El lugar natural de la desembocadura de todas estas aguas del pays de los cien ríos es Monfragüe. El día dos, día de difuntos, salí muy temprano de Cuacos con la intención de llegar a pie a Monfragüe. Alguien me recogió a la salida de Torremenga, un viejo amigo de la infancia que me reconoció mientras caminaba por el arcén de la carretera de Plasencia. Se dirigía a Coria. Sabía que ya no estoy para esas caminatas.

Me dejó en Villareal de San Carlos. Fumamos un cigarro y se marchó para siempre. Pensé que estaba muerto, que hacía más de veinte años que había muerto en un accidente de coche. Le dije adiós y de pronto dejé de verlo. No sé qué es lo que hice exactamente en Monfragüe. Allí hay un silencio acumulado, prehistórico. Sabía que en realidad ya no había nada que escribir y por eso escribía desesperadamente. Las rocas se desgajan y mientras caen al río se oyen los chasquidos. De noche se parten, y oyes el grito de la roca, el eco ahondándose. En ese lugar se detiene el tiempo, o como en un partido de basket, al pedir tiempo muerto.

En ese mismo momento del clímax, ves abajo un río muerto, detenido, de aguas negras, verdosas. La última noche antes de volver a T., en el bar del albergue me senté en una mesa junto a unos alemanes, ornitólogos de Freiburg, el vino me ayuda a hablar, y entonces manan de mí las viejas palabras, mana mi lenguaje y mi forma de decir.
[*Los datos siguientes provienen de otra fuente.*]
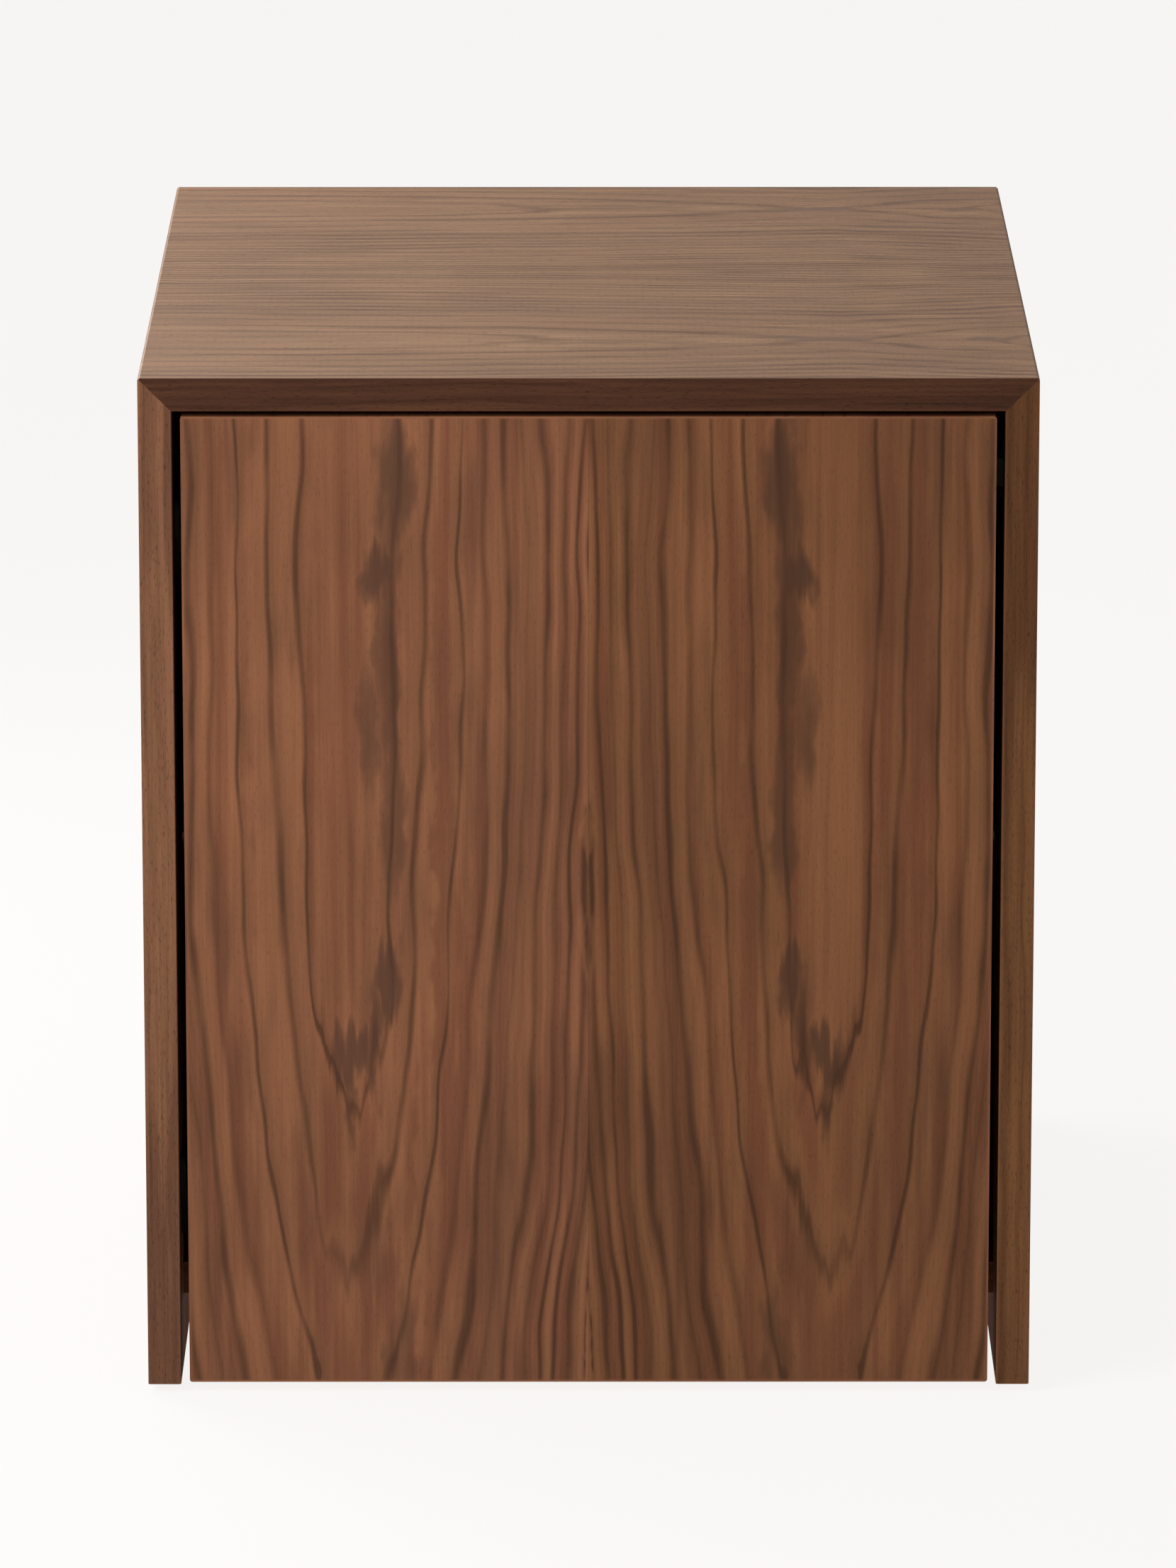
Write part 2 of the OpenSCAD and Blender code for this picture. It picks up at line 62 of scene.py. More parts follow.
def case_arris(middle, run, length):
    """Rounds the long outer arrises, and none where boards and bands are glued together."""
    along_y = abs(run.y) > ALONG_AXIS
    on_outside = abs(middle.x) > case_side - CLOSE
    if middle.z < case_foot + CLOSE and (along_y or on_outside):
        return 1.0
    near_side = abs(abs(middle.x) - case_side) < ARRIS_CUT + CLOSE
    near_corner = near_side and middle.z > case_top - ARRIS_CUT - CLOSE
    on_mitre = abs(middle.z - (case_top - ARRIS_CUT / 2)) < CLOSE / 2
    return 0.2 if along_y and near_corner and not on_mitre else 0.0


SAME_POINT = 2e-6
SAME_PLANE = math.radians(0.4)
ARRIS_ANGLE = math.radians(25)


def eased(node, name, round_over, width, segments=3):
    """The part's outline as a new mesh. round_over gives how much of width each edge is rounded
    by, from its middle, its direction and its length."""
    shape = bmesh.new()
    shape.from_mesh(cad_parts[node].data)
    bmesh.ops.remove_doubles(shape, verts=shape.verts, dist=SAME_POINT)
    bmesh.ops.dissolve_limit(
        shape, angle_limit=SAME_PLANE, verts=shape.verts, edges=shape.edges
    )
    weight = shape.edges.layers.float.new("bevel_weight_edge")
    for edge in shape.edges:
        if len(edge.link_faces) == 2 and edge.calc_face_angle() > ARRIS_ANGLE:
            middle = (edge.verts[0].co + edge.verts[1].co) / 2
            run = edge.verts[1].co - edge.verts[0].co
            edge[weight] = round_over(middle, run.normalized(), run.length)
            edge.smooth = edge[weight] > 0
    mesh = bpy.data.meshes.new(name)
    shape.to_mesh(mesh)
    shape.free()
    mesh.polygons.foreach_set("use_smooth", [True] * len(mesh.polygons))
    piece = bpy.data.objects.new(name, mesh)
    bpy.context.scene.collection.objects.link(piece)
    rounding = piece.modifiers.new("rounded arrises", "BEVEL")
    rounding.limit_method = "WEIGHT"
    rounding.width = width
    rounding.segments = segments
    joined = piece.modifiers.new("joined corners", "WELD")
    joined.merge_threshold = 2 * SAME_POINT
    normals = piece.modifiers.new("flat faces", "WEIGHTED_NORMAL")
    normals.keep_sharp = True
    return piece


def fit(piece, node, body, material):
    piece.data.materials.clear()
    piece.data.materials.append(material)
    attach(piece, body)
    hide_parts(node)


def join(tree, value, socket):
    if isinstance(value, bpy.types.NodeSocket):
        tree.links.new(value, socket)
    else:
        socket.default_value = value


def calc(tree, operation, *values):
    node = tree.nodes.new("ShaderNodeMath")
    node.operation = operation
    for value, socket in zip(values, node.inputs):
        join(tree, value, socket)
    return node.outputs[0]


def fade(tree, value, start, end, low=0.0, high=1.0):
    """Runs smoothly from low to high as value goes from start to end."""
    node = tree.nodes.new("ShaderNodeMapRange")
    node.interpolation_type = "SMOOTHSTEP"
    for given, socket in zip((value, start, end, low, high), node.inputs):
        join(tree, given, socket)
    return node.outputs[0]


def mottle(tree, across, along, seed, wide, long, detail=2.0, rough=0.5):
    """Noise stretched along the grain, wide and long in metres, from 0 to 1."""
    spot = tree.nodes.new("ShaderNodeCombineXYZ")
    join(tree, calc(tree, "DIVIDE", across, wide), spot.inputs[0])
    join(tree, calc(tree, "DIVIDE", along, long), spot.inputs[1])
    join(tree, seed, spot.inputs[2])
    noise = tree.nodes.new("ShaderNodeTexNoise")
    tree.links.new(spot.outputs[0], noise.inputs["Vector"])
    noise.inputs["Scale"].default_value = 1.0
    noise.inputs["Detail"].default_value = detail
    noise.inputs["Roughness"].default_value = rough
    return noise.outputs["Fac"]


def mottle_by(tree, value, scale, seed):
    """Noise that depends on one value only, from 0 to 1."""
    noise = tree.nodes.new("ShaderNodeTexNoise")
    noise.noise_dimensions = "2D"
    spot = tree.nodes.new("ShaderNodeCombineXYZ")
    join(tree, calc(tree, "MULTIPLY", value, scale), spot.inputs[0])
    join(tree, seed, spot.inputs[1])
    tree.links.new(spot.outputs[0], noise.inputs["Vector"])
    noise.inputs["Scale"].default_value = 1.0
    noise.inputs["Detail"].default_value = 1.0
    return noise.outputs["Fac"]


def blend_colour(tree, share, first, second, mode="MIX"):
    node = tree.nodes.new("ShaderNodeMix")
    node.data_type = "RGBA"
    node.blend_type = mode
    join(tree, share, node.inputs["Factor"])
    join(tree, first, node.inputs[6])
    join(tree, second, node.inputs[7])
    return node.outputs[2]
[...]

Les conté que venía del país de los cien ríos, apenas a unos kilómetros más al Norte, y para que no se olvidaran de mí, les di todos estos nombres para que los custodiaran. No olvidéis el Arbillas, ni La Garganta de Cuartos, en algún momento os podrían servir todos estos nombres. Pero más que memorizarlos, lo mejor es ir a ellos y bañarse en ellos. Como en aquella película donde Burt Lancaster, o Ned -el nadador- caminando hacia su casa, va nadando de piscina en piscina. Ned se sumerge en la piscina, emerge en el otro extremo y comienza su viaje.